Among the entries below, one stretch runs from the line that contains "Reconstruct the object" through the line that contains "CUT_X = -0.0344". Repeat that stretch exactly, ends included, and only that.

%%

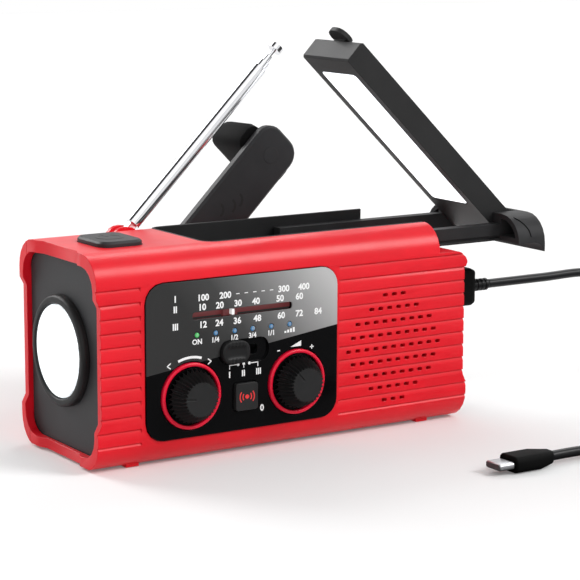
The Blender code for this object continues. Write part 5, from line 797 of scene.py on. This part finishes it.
def carried(section, line):
    """A closed section (side, up) carried along a line: at (s, a) it is line(s) + side(a) * side(s) + up(a) * up(s),
    where side(s) stays level and up(s) is square to it and to the line."""
    forward = np.gradient(line, axis=0)
    forward /= np.linalg.norm(forward, axis=1)[:, None]
    side = np.cross(forward, np.array(UP))
    side[np.linalg.norm(side, axis=1) < 0.05] = np.array(RIGHT)
    side /= np.linalg.norm(side, axis=1)[:, None]
    up = np.cross(side, forward)
    return closed_tube(line[:, None, :] + section[None, :, 0, None] * side[:, None, :]
                       + section[None, :, 1, None] * up[:, None, :])


# Operators: one for each piece or group of like pieces

class RadioPiece:
    """What the operators below share."""
    bl_options = {"REGISTER", "UNDO"}

    def execute(self, context):
        self.build()
        return {"FINISHED"}


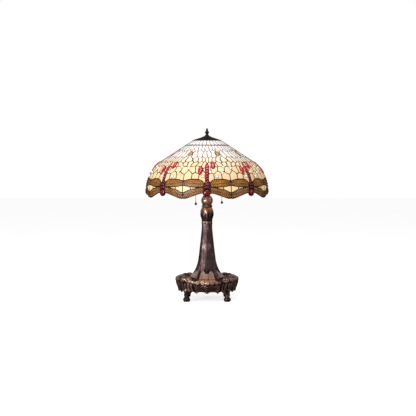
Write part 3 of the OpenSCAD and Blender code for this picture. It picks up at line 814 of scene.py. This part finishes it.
def thick_sheet(faces, a, s, outer, inner):
    """A closed solid from triangles on the wall: its faces at two heights and a wall on each open
    edge. Also says which of the points it uses."""
    used = np.unique(faces)
    place = {int(v): k for k, v in enumerate(used)}
    count = len(used)
    upper = [tuple(place[int(v)] for v in f) for f in faces]
    owned = dict.fromkeys(edge for f in upper for edge in zip(f, f[1:] + f[:1]))
    out = upper + [tuple(v + count for v in reversed(f)) for f in upper]
    out += [(q, p, p + count, q + count) for p, q in owned if (q, p) not in owned]
    points = np.vstack([on_wall(a, s, outer)[used], on_wall(a, s, inner)[used]])
    return points, out, used


def pane_heights(kind, depth, a, s):
    """Outer and inner height of the glass at a depth in from its edge."""
    if kind in DOMES:
        radius, rise = DOMES[kind]
        t = 1 - np.clip(depth / radius, 0, 1)
        dome = rise * np.sqrt(1 - t * t)
        return dome, np.full(depth.shape, -GLASS_T) - dome * 0.25
    pillow = 0.45 * np.clip(depth / 4, 0, 1)
    ripple = 0.16 * np.sin(a * 1.9 + s * 0.21) * np.clip(depth / 3, 0, 1)
    return pillow + ripple, -GLASS_T - pillow * 0.5


def dot_grid(panel, spacing, wanted):
    """Seed points on a staggered grid where wanted(kind, depth) holds."""
    step = PANEL_A / int(round(PANEL_A * FLAT / spacing))
    out = []
    for i, s in enumerate(np.arange(2.0, panel.s[-1] - 2, spacing * 0.87)):
        a = np.arange(-HALF_A + 1, HALF_A - 1, step) + (step / 2 if i % 2 else 0)
        depth = panel.sample(panel.field, a, np.full(a.shape, s))
        out += [(x * FLAT, s) for x in a[wanted(panel.kind_at(a, s), depth)]]
    return out


# Section of a bead of solder, as (share of its half width, share of its height) off the glass
CAME_SECTION = [(0.0, 0.05), (0.4, 0.8), (1.03, 1.0), (1.03, -1.0), (0.4, -0.8), (0.0, -0.05)]


def came_ring(pane, width, height):
    """A bead of solder round one pane: half the line on the outside and inside of the glass."""
    p = pane.true
    before, after = unit(p - np.roll(p, 1, axis=0)), unit(np.roll(p, -1, axis=0) - p)
    normal = np.stack([before[:, 1] + after[:, 1], -(before[:, 0] + after[:, 0])], 1)
    length = np.maximum(np.linalg.norm(normal, axis=1, keepdims=True), 1e-9)
    mitre = np.clip(2 / length, 1, 1.9)
    rows = []
    for across, rise in CAME_SECTION:
        q = p + normal / length * mitre * width[:, None] * across
        off = rise * height if rise > 0 else -GLASS_T + rise * height
        rows.append(np.stack([degrees_at(q), q[:, 1], np.full(len(q), off)], 1))
    return np.vstack(rows), loop_grid(len(rows), len(p))


def lead_width(panel, pane, limit):
    """Half the width of the lead outside each point of a pane, found by walking outwards."""
    p = pane.true
    along = unit(np.roll(p, -1, axis=0) - np.roll(p, 1, axis=0))
    normal = np.stack([along[:, 1], -along[:, 0]], 1)
    width = np.full(len(p), limit)
    for step in np.arange(2 * limit, 1.4, -0.3):
        q = p + normal * step
        width[panel.sample(panel.field, degrees_at(q), q[:, 1]) > 0] = step / 2
    return np.maximum(width, 1.0)


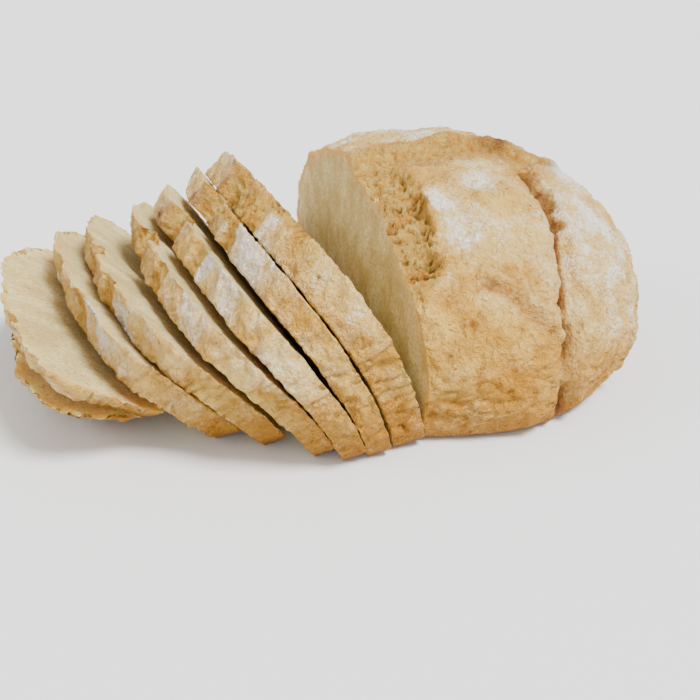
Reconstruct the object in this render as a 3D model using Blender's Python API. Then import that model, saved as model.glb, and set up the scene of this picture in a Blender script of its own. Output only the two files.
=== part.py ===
# Crusty bread: a round, scored and floured loaf, cut from one side to near its middle,
# with seven slices leaning on each other beside it and the heel under the last of them.
# X runs along the loaf, from the heel to the uncut end, Y across it and Z up.
# The origin is in the middle of the round loaf, on its flat base.
import bpy
import bmesh
import math
import numpy as np
from mathutils import Matrix, Vector
from mathutils.bvhtree import BVHTree

# The uncut part of the round loaf: a dome over a flat foot, with its crown
# shifted along X and Y, and a foot that draws in most at its far end
LOAF_HEIGHT = 0.0994
LOAF_HALF_WIDTH = 0.1260
UNCUT_REACH = 0.1057
UNCUT_WIDEST_AT = 0.0275
UNCUT_SIDE_POWER = 1.94
UNCUT_PLAN_POWER = 2.08
CROWN_SHIFT = (0.0117, 0.0144)
FOOT_SHARES = (0.815, -0.195, -0.088)
CUT_X = -0.0344

# The sliced part: how its half width and its height fall towards the heel's end,
# and how far its sections lean towards the near side
SLICED_REACH = 0.1410
SLICED_HEIGHT = 0.0994
SLICED_PLAN_POWER = 2.50
PROFILE_POWERS = (1.95, 2.12)
SECTION_POWER = 2.70
WIDEST_SHARE = 0.31
SLICED_FOOT_SHARE = 0.925
SECTION_SKEW = -0.016
SKEW_POWER = 1.5
END_LIFT = 0.020
END_LIFT_FROM = 0.118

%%

-- Solution to the exercise --
Reconstruct the object in this render as a 3D model using Blender's Python API. Then import that model, saved as model.glb, and set up the scene of this picture in a Blender script of its own. Output only the two files.
=== part.py ===
# Crusty bread: a round, scored and floured loaf, cut from one side to near its middle,
# with seven slices leaning on each other beside it and the heel under the last of them.
# X runs along the loaf, from the heel to the uncut end, Y across it and Z up.
# The origin is in the middle of the round loaf, on its flat base.
import bpy
import bmesh
import math
import numpy as np
from mathutils import Matrix, Vector
from mathutils.bvhtree import BVHTree

# The uncut part of the round loaf: a dome over a flat foot, with its crown
# shifted along X and Y, and a foot that draws in most at its far end
LOAF_HEIGHT = 0.0994
LOAF_HALF_WIDTH = 0.1260
UNCUT_REACH = 0.1057
UNCUT_WIDEST_AT = 0.0275
UNCUT_SIDE_POWER = 1.94
UNCUT_PLAN_POWER = 2.08
CROWN_SHIFT = (0.0117, 0.0144)
FOOT_SHARES = (0.815, -0.195, -0.088)
CUT_X = -0.0344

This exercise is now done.